Hi. No worries, it’s nice to be asked. 🙂
I mean, I have only been singed up there a week so I am not an expert on what is happening; I don’t have anything against Kbin per say? but I just get this sense that maybe the real goal of the space is a little too much leaning towards a recreation of Reddit practices and features. I also noticed some threads encouraging people to move on to other instances already, which seemed sort of odd to me since again, they are just getting going.
Meanwhile here, things feel more relaxed. I really appreciate the transparency with the vision for Beehaw, and feel that it is well reflected in practice by the mods/admins posts and their interactions, not just posted on the sidebar. The posts from community members also seem way more friendly and positive, so it just seems a much better fit for my comfort zone.

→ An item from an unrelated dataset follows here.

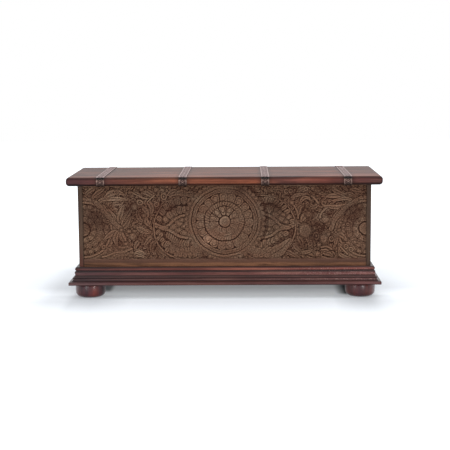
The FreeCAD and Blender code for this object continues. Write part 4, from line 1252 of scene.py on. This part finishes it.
def strap_mesh(outer, under):
    """Points and faces of a strap: its outside as rows of points, and both edges of its underside."""
    rows, columns, _ = outer.shape
    index = np.arange(rows * columns).reshape(rows, columns)
    left = rows * columns + np.arange(rows)
    right = left + rows
    below = np.stack([left[:-1], left[1:], right[1:], right[:-1]], -1)
    edges = [np.stack([index[:-1, 0], index[1:, 0], left[1:], left[:-1]], -1),
             np.stack([index[1:, -1], index[:-1, -1], right[:-1], right[1:]], -1)]
    ends = [[*index[0, ::-1].tolist(), int(left[0]), int(right[0])],
            [*index[-1].tolist(), int(right[-1]), int(left[-1])]]
    faces = np.concatenate([grid_faces(index), below, *edges])[:, ::-1].tolist() + [end[::-1] for end in ends]
    return np.concatenate([outer.reshape(-1, 3), *under]).tolist(), faces


class CHEST_OT_straps(bpy.types.Operator):
    """Lay the embossed straps over the lid"""
    bl_idname = "chest.straps"
    bl_label = "Straps"

    def execute(self, context):
        settings = context.scene.chest_straps
        made = strap_finish()
        path, facing, along = lid_section(settings.cell * CELL_STRETCH, settings.nose_radius)
        bed = path + facing * settings.bed
        _, board_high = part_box("lid_board_front")
        for node in named("lid_strap"):
            low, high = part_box(node)
            width = high.x - low.x
            middle = (low.x + high.x) / 2
            skin = high.z - board_high.z - settings.rim_height
            across = np.linspace(-width / 2, width / 2, round(width / settings.cell) + 1)
            run, side = np.meshgrid(along, across, indexing="ij")
            height = embossed(run, side, width, settings)
            height[:, [0, -1]] = 0
            height[[0, -1], :] = 0
            lift = skin + height
            outer = np.stack([middle + side, path[:, :1] + facing[:, :1] * lift,
                              path[:, 1:] + facing[:, 1:] * lift], -1)
            under = [np.column_stack([np.full(len(bed), middle + end * width / 2), bed]) for end in (-1, 1)]
            points, faces = strap_mesh(outer, under)
            strap = mesh_piece(node + "_embossed", points, faces, made, "lid", [node])
            mark(strap, "strap_height",
                 np.concatenate([(height / settings.rim_height).ravel(), np.zeros(2 * len(bed))]))
        return {"FINISHED"}


# Shape of a nail from the middle of its head out and down: radius and height, as shares of the
# head's radius
NAIL_SHARES = ((0.0, 0.42), (0.3, 0.4), (0.6, 0.31), (0.85, 0.16), (1.0, 0.0), (0.28, -0.02), (0.26, -4.0),
               (0.0, -4.6))


def metal(name, gloss, metallic, scale, dark, light):
    """Cloudy metal in two tones."""
    made = Finish(name, gloss)
    made.set("Base Color", made.mix(made.noise(made.place, scale), dark, light))
    made.set("Metallic", metallic)
    return made


class CHEST_OT_nails(bpy.types.Operator):
    """Drive the domed nails through the straps"""
    bl_idname = "chest.nails"
    bl_label = "Nails"

    def execute(self, context):
        settings = context.scene.chest_straps
        _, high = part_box("strap_nails")
        seat = high.z - NAIL_SHARES[0][1] * settings.nail_radius
        reach = high.y - settings.nail_radius
        points = []
        faces = []
        for x in strap_places():
            for y in (-reach, 0, reach):
                self.nail(points, faces, (x, y, seat), settings.nail_radius)
        made = metal("nail_iron", 0.45, 0.8, 300.0, display(96, 88, 86), display(150, 142, 138))
        mesh_piece("strap_nails_domed", points, faces, made, "lid", ["strap_nails"])
        return {"FINISHED"}

    def nail(self, points, faces, place, radius, sides=16):
        """Add one nail: rings of points from its head down, and a point at each of its ends."""
        start = len(points)
        rings = NAIL_SHARES[1:-1]
        for out, up in rings:
            for number in range(sides):
                x, y = around(place, out * radius, FULL_TURN * number / sides)
                points.append((x, y, place[2] + up * radius))
        top = len(points)
        for _, up in (NAIL_SHARES[0], NAIL_SHARES[-1]):
            points.append((place[0], place[1], place[2] + up * radius))
        for ring in range(len(rings) - 1):
            for number in range(sides):
                following = (number + 1) % sides
                first = start + ring * sides
                second = first + sides
                faces.append((first + number, second + number, second + following, first + following))
        last = start + (len(rings) - 1) * sides
        for number in range(sides):
            following = (number + 1) % sides
            faces.append((top, start + number, start + following))
            faces.append((top + 1, last + following, last + number))


class CHEST_OT_ironwork(bpy.types.Operator):
    """Give the hinges and screws their metal"""
    bl_idname = "chest.ironwork"
    bl_label = "Ironwork"

    def execute(self, context):
        iron = metal("hinge_iron", 0.55, 0.9, 90.0, display(58, 54, 50), display(92, 84, 76))
        iron.set("Normal", iron.bump(iron.noise(iron.place, 400.0, 3.0), 0.3, RUST_DEPTH))
        paint(iron, *[node for node in named("hinge_") if "screws" not in node])
        steel = metal("screw_steel", 0.4, 1.0, 120.0, display(120, 118, 112), display(160, 158, 150))
        paint(steel, "hinge_case_screws", "hinge_lid_screws", "batten_screws")
        return {"FINISHED"}


# Stage. Two wide lights from afar, by where they come from and how wide they are, and two lamps in front.
SKY_SOURCE = (0.1, 0.1, 1)
SKY_ANGLE = 2.0
KEY_SOURCE = (0.2, -0.75, 1)
KEY_ANGLE = 1.5
LAMP_AIM = (0, 0, 0.2)
LEFT_LAMP_PLACE = (-1.3, -2.05, 0.4)
LEFT_LAMP_SIZE = (0.3, 0.8)
LEFT_LAMP_SHARE = 0.45
RIGHT_LAMP_PLACE = (1.4, -2.9, 0.4)
RIGHT_LAMP_SIZE = (0.35, 0.8)
# Backdrop: light from low down and from above, as shares of the ambient light, and how far up and from
# front to back it changes
LOW_LIGHT_SHARE = 1.5
HIGH_LIGHT_SHARE = 0.6
LIGHT_SPAN = (0.1, 0.6)
GLOSS_SPAN = (-0.6, 0.4)

# Floor: how far it reaches, and the stretches that its tones run over: from left to right, from in front
# of the chest to its middle, along a slant, beside the chest, and behind it, where it fades to white.
FLOOR_REACH = 9.0
FLOOR_STRETCH = (-0.9, 0.9)
FRONT_STRETCH = (-0.5, 0)
SLANT = 0.08
SLANT_STRETCH = (-0.2, 0.3)
SIDE_STRETCH = (-0.4, -0.12)
BACK_STRETCH = (0.4, 0.8)
BACK_GLOW = 0.3
# Shadow beside the feet, and how it fades along the slant
BESIDE_SHARES = ((0.17, 0.0), (0.2, 0.8), (0.238, 0.75), (0.248, 0.0), (0.744, 0.0), (0.756, 0.6),
                 (0.766, 0.95), (0.79, 0.95), (0.83, 0.0))
SLANT_SHARES = ((0.14, 0.0), (0.25, 1.0), (0.6, 1.0), (0.72, 0.0))
# Shadow in front of the feet, and how it fades to the front
BEFORE_SHARES = ((0.07, 0.0), (0.13, 0.1), (0.155, 0.13), (0.172, 0.28), (0.222, 0.28), (0.24, 0.21),
                 (0.256, 0.15), (0.3, 0.0), (0.733, 0.0), (0.744, 0.1), (0.772, 0.26), (0.8, 0.34),
                 (0.815, 0.32), (0.839, 0.13), (0.867, 0.0))
FRONT_SHARES = ((0.0, 0.0), (0.05, 0.2), (0.2, 0.5), (0.36, 0.85), (0.5, 1.0), (0.66, 1.0), (0.76, 0.0))
# Glow added to the setting from the front backwards, and glow from side to side beside the chest: painted
# light and shade that shape the chest's shadow on the floor
PAINTED_GLOW_SHARES = ((0.0, 0.1), (0.3, 0.04), (0.45, 0.0), (0.73, 0.12), (0.87, 0.04), (1.0, -0.04))
ASIDE_LIGHT_AND_SHADE_SHARES = ((0.0, 0.2), (0.07, 0.19), (0.12, 0.03), (0.18, 0.05), (0.24, 0.1), (0.8, 0.1), (0.86, 0.12),
                (0.93, 0.2), (1.0, 0.2))
ASIDE_LEVEL = 0.1


class CHEST_OT_studio(bpy.types.Operator):
    """Set up the camera, the lamps, the backdrop light and the floor"""
    bl_idname = "chest.studio"
    bl_label = "Studio"

    def execute(self, context):
        studio = context.scene.chest_studio
        context.scene.view_settings.view_transform = "Standard"
        camera_data = bpy.data.cameras.new("camera")
        camera_data.lens = studio.lens
        camera = new_object("camera", camera_data)
        camera.matrix_world = (Matrix.Translation(studio.camera_place)
                               @ Matrix.Rotation(-studio.camera_yaw, 4, "Z")
                               @ Matrix.Rotation(math.pi / 2 - studio.camera_pitch, 4, "X")
                               @ Matrix.Rotation(studio.camera_roll, 4, "Z"))
        context.scene.camera = camera
        self.sun("overhead_light", SKY_SOURCE, studio.sky, SKY_ANGLE)
        self.sun("key_light", KEY_SOURCE, studio.key, KEY_ANGLE)
        self.lamp("left_lamp", LEFT_LAMP_PLACE, LEFT_LAMP_SIZE, LEFT_LAMP_SHARE * studio.front_lamp)
        self.lamp("right_lamp", RIGHT_LAMP_PLACE, RIGHT_LAMP_SIZE, studio.front_lamp)
        self.backdrop(context, studio)
        self.floor(studio)
        return {"FINISHED"}

    def sun(self, name, source, strength, angle):
        data = bpy.data.lights.new(name, "SUN")
        data.energy = strength
        data.angle = angle
        light = new_object(name, data)
        light.rotation_euler = Vector(source).to_track_quat("Z", "Y").to_euler()

    def lamp(self, name, place, size, power):
        data = bpy.data.lights.new(name, "AREA")
        data.shape = "RECTANGLE"
        data.size, data.size_y = size
        data.energy = power
        lamp = new_object(name, data)
        lamp.rotation_euler = (Vector(LAMP_AIM) - Vector(place)).to_track_quat("-Z", "Y").to_euler()
        lamp.location = place

    def backdrop(self, context, studio):
        """White where it is seen, brighter behind than in front in gloss, and brighter low down as light."""
        world = bpy.data.worlds.new("studio")
        context.scene.world = world
        world.use_nodes = True
        made = Nodes(world.node_tree)
        ray = made.add("ShaderNodeLightPath")
        sweep = made.span(made.along("Z", "Generated"), *LIGHT_SPAN, LOW_LIGHT_SHARE * studio.ambient,
                          HIGH_LIGHT_SHARE * studio.ambient)
        light = made.add("ShaderNodeBackground", Color=(0.95, 0.98, 1.0, 1), Strength=sweep)
        spread = made.span(made.along("Y", "Generated"), *GLOSS_SPAN, studio.room, 1.0)
        gloss = made.add("ShaderNodeBackground", Strength=spread)
        unseen = made.blend(ray.outputs["Is Glossy Ray"], light.outputs[0], gloss.outputs[0])
        shown = world.node_tree.nodes["Background"]
        shown.inputs["Color"].default_value = (1, 1, 1, 1)
        seen = made.sum("MAXIMUM", ray.outputs["Is Camera Ray"], ray.outputs["Is Transmission Ray"])
        made.feed(world.node_tree.nodes["World Output"].inputs["Surface"],
                  made.blend(seen, unseen, shown.outputs[0]))

    def floor(self, studio):
        """Plain pale floor; its own tones carry part of the shadow round the feet, and its glow is painted
        light and shade under and beside the chest.
        """
        mesh = bpy.data.meshes.new("floor")
        signs = ((-1, -1), (1, -1), (1, 1), (-1, 1))
        mesh.from_pydata([(x * FLOOR_REACH, y * FLOOR_REACH, 0) for x, y in signs], [], [(0, 1, 2, 3)])
        made = Finish("floor", 0.7)
        made.set("Specular IOR Level", 0.2)
        ray = made.add("ShaderNodeLightPath")
        seen = made.sum("MAXIMUM", ray.outputs["Is Camera Ray"], ray.outputs["Is Transmission Ray"])
        bright = made.sum("MAXIMUM", seen, ray.outputs["Is Glossy Ray"])
        across = made.between("X", *FLOOR_STRETCH)
        ahead = made.between("Y", *FRONT_STRETCH)
        askew = made.sum("ADD", made.along("Y"), made.sum("MULTIPLY", made.along("X"), SLANT))
        beside = made.sum("MULTIPLY", made.ramp(across, *BESIDE_SHARES),
                          made.ramp(made.span(askew, *SLANT_STRETCH), *SLANT_SHARES))
        before = made.sum("MULTIPLY", made.ramp(across, *BEFORE_SHARES), made.ramp(ahead, *FRONT_SHARES))
        # Painted shadow beside and in front of the feet
        painted_shadow = made.sum("MAXIMUM", beside, before)
        pale = made.mix(bright, (0.3, 0.3, 0.31), (0.645, 0.665, 0.7))
        made.set("Base Color", made.mix(painted_shadow, pale, (0.03, 0.035, 0.04)))
        made.set("Emission Color", (0.93, 0.97, 1.0, 1))
        # Painted light and shade that shape the chest's shadow on the floor
        near = made.ramp(ahead, *((place, studio.floor_glow + step) for place, step in PAINTED_GLOW_SHARES))
        aside = made.sum("SUBTRACT", made.ramp(across, *ASIDE_LIGHT_AND_SHADE_SHARES), ASIDE_LEVEL)
        near = made.sum("ADD", near, made.sum("MULTIPLY", made.between("Y", *SIDE_STRETCH), aside))
        near = made.sum("ADD", near, made.sum("MULTIPLY", made.between("Y", *BACK_STRETCH), BACK_GLOW))
        near = made.sum("MULTIPLY", near, made.sum("SUBTRACT", 1.0, painted_shadow))
        made.set("Emission Strength", made.sum("MULTIPLY", bright, near))
        mesh.materials.append(made.material)
        floor = new_object("floor", mesh)


class CHEST_PT_panel(bpy.types.Panel):
    """Lists the pieces of the chest and their settings"""
    bl_idname = "CHEST_PT_panel"
    bl_label = "Chest"
    bl_space_type = "VIEW_3D"
    bl_region_type = "UI"
    bl_category = "Chest"

    def draw(self, context):
        for operator in PIECES:
            self.layout.operator(operator.bl_idname)
        for settings in SETTINGS:
            group = getattr(context.scene, settings)
            box = self.layout.box()
            for name in group.__annotations__:
                box.prop(group, name)


PIECES = (CHEST_OT_studio, CHEST_OT_carved_front, CHEST_OT_woodwork, CHEST_OT_straps, CHEST_OT_nails,
          CHEST_OT_ironwork)
SETTINGS = {"chest_carving": CarvingSettings, "chest_straps": StrapSettings, "chest_studio": StudioSettings}


def register():
    for kind in (*SETTINGS.values(), *PIECES, CHEST_PT_panel):
        bpy.utils.register_class(kind)
    for name, kind in SETTINGS.items():
        setattr(bpy.types.Scene, name, bpy.props.PointerProperty(type=kind))


def unregister():
    for name in SETTINGS:
        delattr(bpy.types.Scene, name)
    for kind in reversed((*SETTINGS.values(), *PIECES, CHEST_PT_panel)):
        bpy.utils.unregister_class(kind)


def main():
    register()
    bpy.ops.chest.studio()
    bpy.ops.chest.carved_front()
    bpy.ops.chest.woodwork()
    bpy.ops.chest.straps()
    bpy.ops.chest.nails()
    bpy.ops.chest.ironwork()


if __name__ == "__main__":
    main()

I get it. Many thanks for sharing your opinion :D
Agreed on all points, but re: Lemmy.world, not Kbin.
I just installed the Liftoff app which defaults to showing Lemmy.world and posts there are just like /r/popular from the last few years, with lots of shitposting, low effort comments, and mean-spirited memes. That side of Reddit is why I was only subbed to niche communities.
Here feels like Reddit circa 2010, where people use upvotes to highlight thoughtful/insightful content.
It was particularly jarring on Lemmy.world seeing thoughtful posts supporting a different view being downvoted.
Anyway, fully agreed. Beehaw is my Reddit replacement. I just need to start posting more links again, which I mostly stopped doing on Reddit like a decade ago.
Wow. That video is terrible. At first, I thought it might be a useful perspective because it took reddit’s views into account. At the end, though, he didn’t even mention reddit’s insulting, adversarial attitude, or the fact that reddit is threatening to replace mods who continue to protest.
I learn a lot from opposing viewpoints, but I can’t trust something that’s presented as a documentary style “deep dive” and turns out to be so biased. If someone is relying on deception and lies of omission, yet presenting themselves as neutral, I can only wonder what else they’re lying about.